What happens if—when?—Americans can no longer buy health insurance on the Obamacare exchanges? Will they still have to pay the Obamacare penalty for being uninsured?
It’s not a rhetorical question.
According the Associated Press, Aetna’s decision to pull out of the exchanges in all but a few states means that residents of one rural Arizona county will have no Obamacare option.
And many more consumers could soon be facing the same problem.
The Dallas Morning News reports, “Last year, at least 50 of the state’s [Texas] 254 counties had only one insurer to offer an individual market plan.”
But that story ran before Scott & White, an insurer connected to the Baylor health system, announced it would pull out of 58 Texas counties. As a result, “There are 23 Texas counties that offered both Aetna and Scott & White health plans last year that will have neither option in the next,” according to a subsequent Morning News story.
But at least there’s Blue Cross, right? “Blue Cross and Blue Shield of Texas currently offers health insurance plans on the federal marketplace in most of the state,” the Morning News adds. “If it were to stop, more than fifty areas would have no Obamacare option at all. That insurer responded saying no final decisions have been made about 2017.” [emphasis added]
Oh, did I mention that Texas Blue Cross asked for a 60 percent increase to its premiums for 2017? Oklahoma Blue Cross wants a 50 percent increase and Arizona BC has asked for a 65 percent increase. New Mexico’s Blues abandoned the exchange last year after being denied a 50 percent increase, while Minnesota’s BC has dramatically pared back its offerings.
It’s hard to overstate the importance of these changes. The Blues historically have a commitment to offering comprehensive coverage to as many as possible. As Investor’s Business Daily puts it, “If any insurer could cope with ObamaCare, it should have been Blue Cross Blue Shield.” So you know there’s a problem.
Unless you’re the White House, in which case everything’s great!
Centers for Medicare and Medicaid Services Acting Administrator Andy Slavitt tweeted that health insurers needed to get with the times. That means realizing that “the economics are compelling” and that “in the meantime, vast majority of consumers have & will have affordable options & most will be protected from rate increases.”
Translation: You stupid health insurers just don’t understand what a business opportunity you’re missing out on.

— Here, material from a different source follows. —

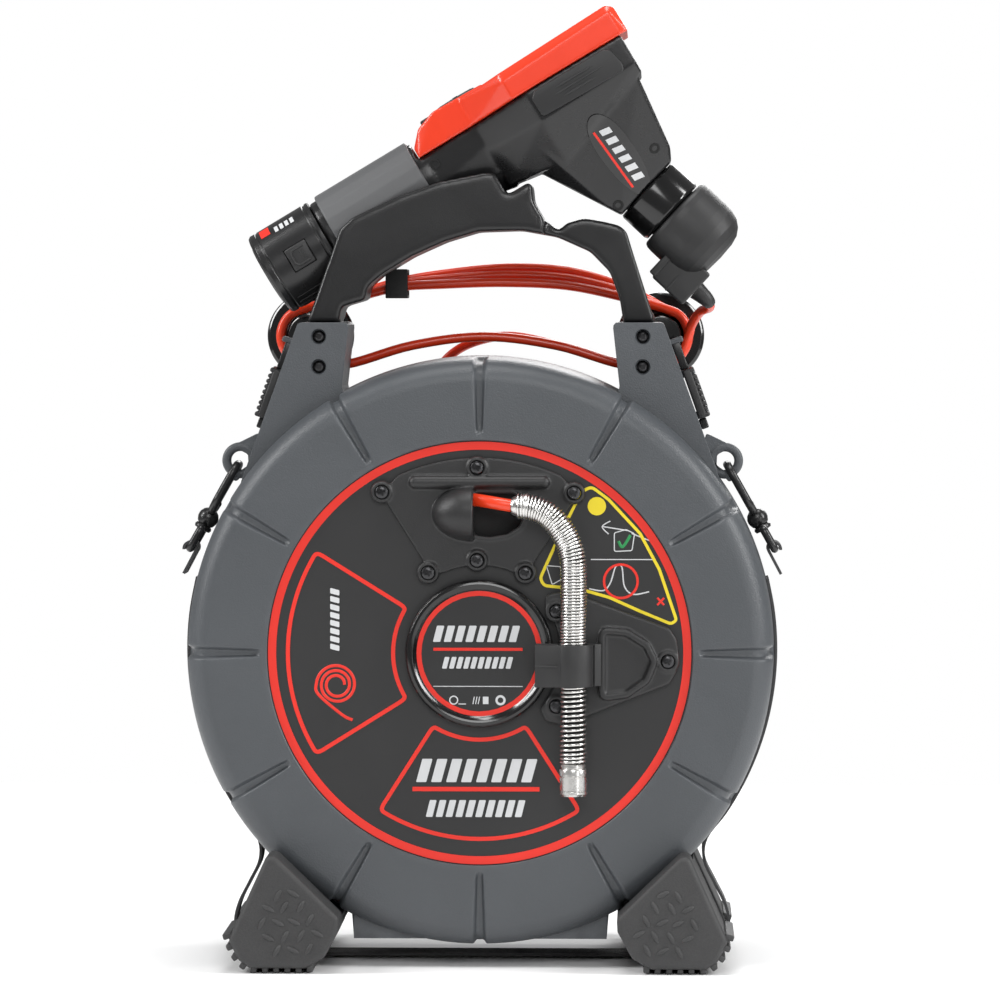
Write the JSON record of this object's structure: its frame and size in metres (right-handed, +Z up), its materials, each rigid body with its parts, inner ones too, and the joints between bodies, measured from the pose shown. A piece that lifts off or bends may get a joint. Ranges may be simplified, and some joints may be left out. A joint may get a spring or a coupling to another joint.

No one ever accused the Obama administration of having any business sense, which is one reason so many voters were initially attracted to Donald Trump.
So back to the question: Would people have to pay the Obamacare-mandated fine if no health insurers are offering coverage in their areas? I think the answer is no.
There is a provision in Obamacare that says if you cannot find an Obamacare-qualified policy for less than 8 percent of household income after taxpayer-provided subsidies, you’re exempt from the mandate to have coverage.
If there are no Obamacare-qualified plans available to individuals in a given area, then those individuals can’t buy one for less than 8 percent of their income.
But there’s a caveat: Aetna says, “The company will continue to offer an off-exchange individual product option for 2017 to consumers in the vast majority of counties where it offered individual public exchange products in 2016.”
If those off-exchange policies are available in your area, I think you would still be subject to the mandate, but only if you could find a policy for less than 8 percent of your household income.
Thus, a family with the median household income of $57,000 would have to be able to buy a family policy for less than $4,560. A family with $100,000 income would have to find one for less than $8,000. That’s unlikely, because Obamacare has driven the cost of health insurance so high, which means that most families with no access to qualified policies will have get-out-of-Obamacare-jail-free cards.